Directions → Reproduce the listing verbatim.

Material →
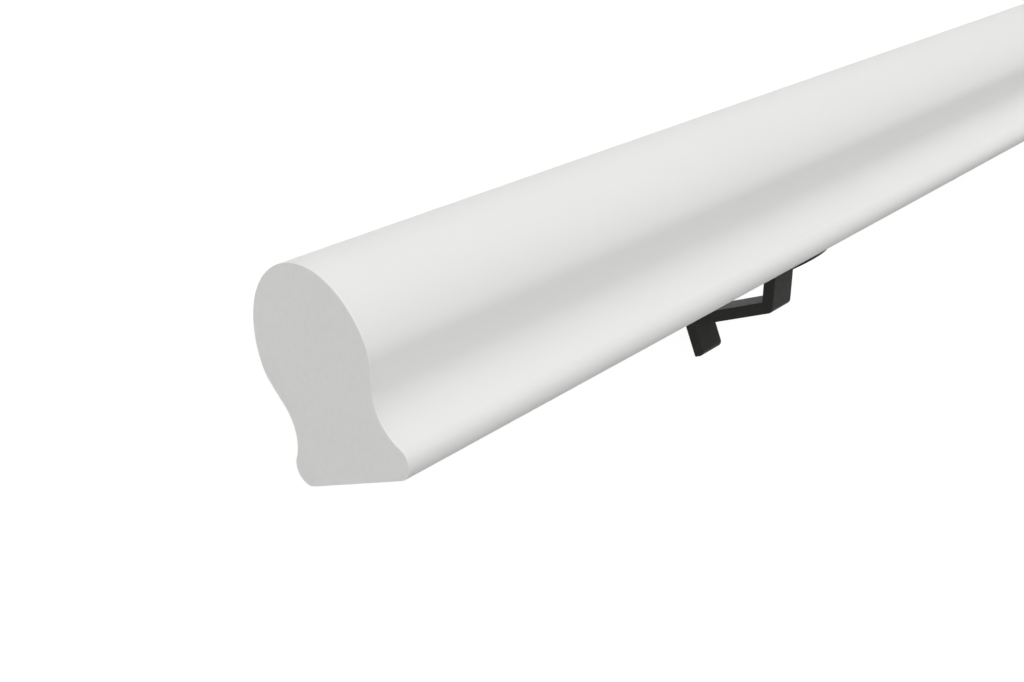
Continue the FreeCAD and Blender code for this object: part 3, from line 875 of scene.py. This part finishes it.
def add_camera():
    """The camera that took the photograph, worked out from the rail's vanishing point."""
    data = bpy.data.cameras.new("camera")
    data.sensor_width = CAMERA_SENSOR
    data.lens = CAMERA_LENS
    data.clip_start, data.clip_end = CAMERA_CLIP
    right = Vector(CAMERA_RIGHT)
    up = Vector(CAMERA_UP)
    turn = Matrix((right, up, right.cross(up))).transposed()
    camera = bpy.data.objects.new("camera", data)
    camera.matrix_world = Matrix.Translation(CAMERA_PLACE) @ turn.to_4x4()
    bpy.context.scene.collection.objects.link(camera)
    bpy.context.scene.camera = camera


class HANDRAIL_OT_stage(Operator):
    """Builds the floor, the lamps and the camera"""
    bl_idname = "handrail.stage"
    bl_label = "Stage"

    def execute(self, context):
        add_floor(context.scene.handrail_stage)
        for lamp in LAMPS:
            add_lamp(*lamp)
        add_world()
        add_camera()
        context.scene.view_settings.view_transform = "Standard"
        return {"FINISHED"}


class HANDRAIL_PT_panel(Panel):
    """Sizes, finishes and steps of the handrail"""
    bl_label = "Handrail"
    bl_idname = "HANDRAIL_PT_panel"
    bl_space_type = "VIEW_3D"
    bl_region_type = "UI"
    bl_category = "Handrail"

    def draw(self, context):
        for group, settings, step in GROUPS:
            box = self.layout.box()
            box.operator(step.bl_idname)
            values = getattr(context.scene, group)
            for name in settings.__annotations__:
                box.prop(values, name)


GROUPS = (
    ("handrail_rail", HandrailRail, HANDRAIL_OT_rail),
    ("handrail_bracket", HandrailBracket, HANDRAIL_OT_brackets),
    ("handrail_screw", HandrailScrew, HANDRAIL_OT_screws),
    ("handrail_stage", HandrailStage, HANDRAIL_OT_stage),
)


def register():
    """Makes the settings, steps and panel known to Blender."""
    for group, settings, step in GROUPS:
        bpy.utils.register_class(settings)
        bpy.utils.register_class(step)
        setattr(bpy.types.Scene, group, PointerProperty(type=settings))
    bpy.utils.register_class(HANDRAIL_PT_panel)


def unregister():
    """Takes them out again, the last one first."""
    bpy.utils.unregister_class(HANDRAIL_PT_panel)
    for group, settings, step in reversed(GROUPS):
        delattr(bpy.types.Scene, group)
        bpy.utils.unregister_class(step)
        bpy.utils.unregister_class(settings)


def main():
    """Builds the handrail and its stage."""
    register()
    bpy.ops.handrail.rail()
    bpy.ops.handrail.brackets()
    bpy.ops.handrail.screws()
    bpy.ops.handrail.stage()


if __name__ == "__main__":
    main()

Exercise solution →
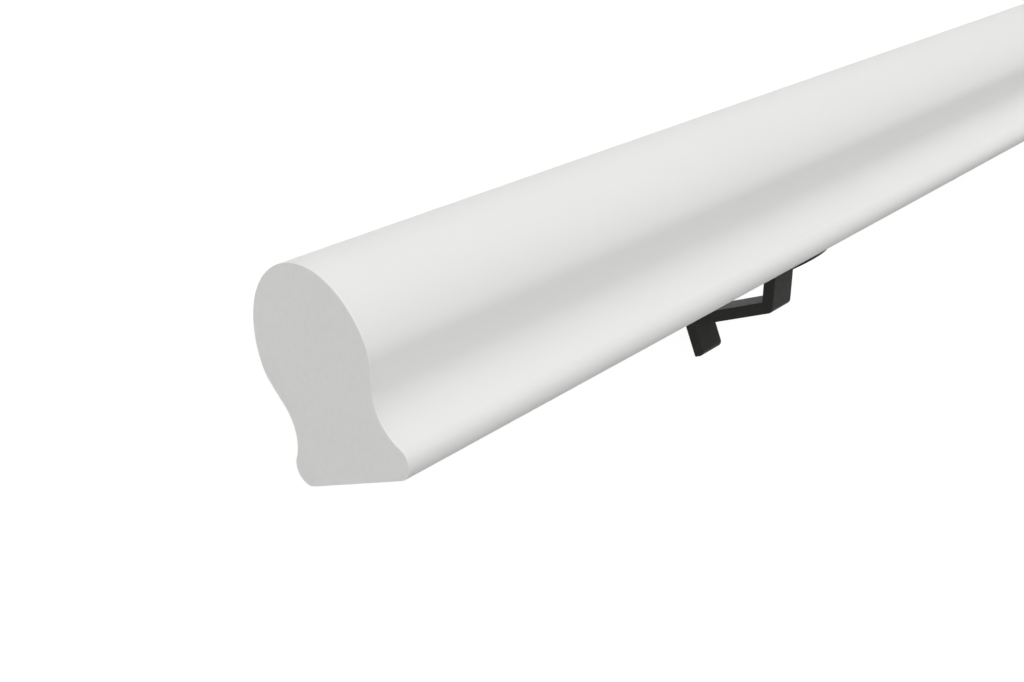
Continue the FreeCAD and Blender code for this object: part 3, from line 875 of scene.py. This part finishes it.
def add_camera():
    """The camera that took the photograph, worked out from the rail's vanishing point."""
    data = bpy.data.cameras.new("camera")
    data.sensor_width = CAMERA_SENSOR
    data.lens = CAMERA_LENS
    data.clip_start, data.clip_end = CAMERA_CLIP
    right = Vector(CAMERA_RIGHT)
    up = Vector(CAMERA_UP)
    turn = Matrix((right, up, right.cross(up))).transposed()
    camera = bpy.data.objects.new("camera", data)
    camera.matrix_world = Matrix.Translation(CAMERA_PLACE) @ turn.to_4x4()
    bpy.context.scene.collection.objects.link(camera)
    bpy.context.scene.camera = camera


class HANDRAIL_OT_stage(Operator):
    """Builds the floor, the lamps and the camera"""
    bl_idname = "handrail.stage"
    bl_label = "Stage"

    def execute(self, context):
        add_floor(context.scene.handrail_stage)
        for lamp in LAMPS:
            add_lamp(*lamp)
        add_world()
        add_camera()
        context.scene.view_settings.view_transform = "Standard"
        return {"FINISHED"}


class HANDRAIL_PT_panel(Panel):
    """Sizes, finishes and steps of the handrail"""
    bl_label = "Handrail"
    bl_idname = "HANDRAIL_PT_panel"
    bl_space_type = "VIEW_3D"
    bl_region_type = "UI"
    bl_category = "Handrail"

    def draw(self, context):
        for group, settings, step in GROUPS:
            box = self.layout.box()
            box.operator(step.bl_idname)
            values = getattr(context.scene, group)
            for name in settings.__annotations__:
                box.prop(values, name)


GROUPS = (
    ("handrail_rail", HandrailRail, HANDRAIL_OT_rail),
    ("handrail_bracket", HandrailBracket, HANDRAIL_OT_brackets),
    ("handrail_screw", HandrailScrew, HANDRAIL_OT_screws),
    ("handrail_stage", HandrailStage, HANDRAIL_OT_stage),
)


def register():
    """Makes the settings, steps and panel known to Blender."""
    for group, settings, step in GROUPS:
        bpy.utils.register_class(settings)
        bpy.utils.register_class(step)
        setattr(bpy.types.Scene, group, PointerProperty(type=settings))
    bpy.utils.register_class(HANDRAIL_PT_panel)


def unregister():
    """Takes them out again, the last one first."""
    bpy.utils.unregister_class(HANDRAIL_PT_panel)
    for group, settings, step in reversed(GROUPS):
        delattr(bpy.types.Scene, group)
        bpy.utils.unregister_class(step)
        bpy.utils.unregister_class(settings)


def main():
    """Builds the handrail and its stage."""
    register()
    bpy.ops.handrail.rail()
    bpy.ops.handrail.brackets()
    bpy.ops.handrail.screws()
    bpy.ops.handrail.stage()


if __name__ == "__main__":
    main()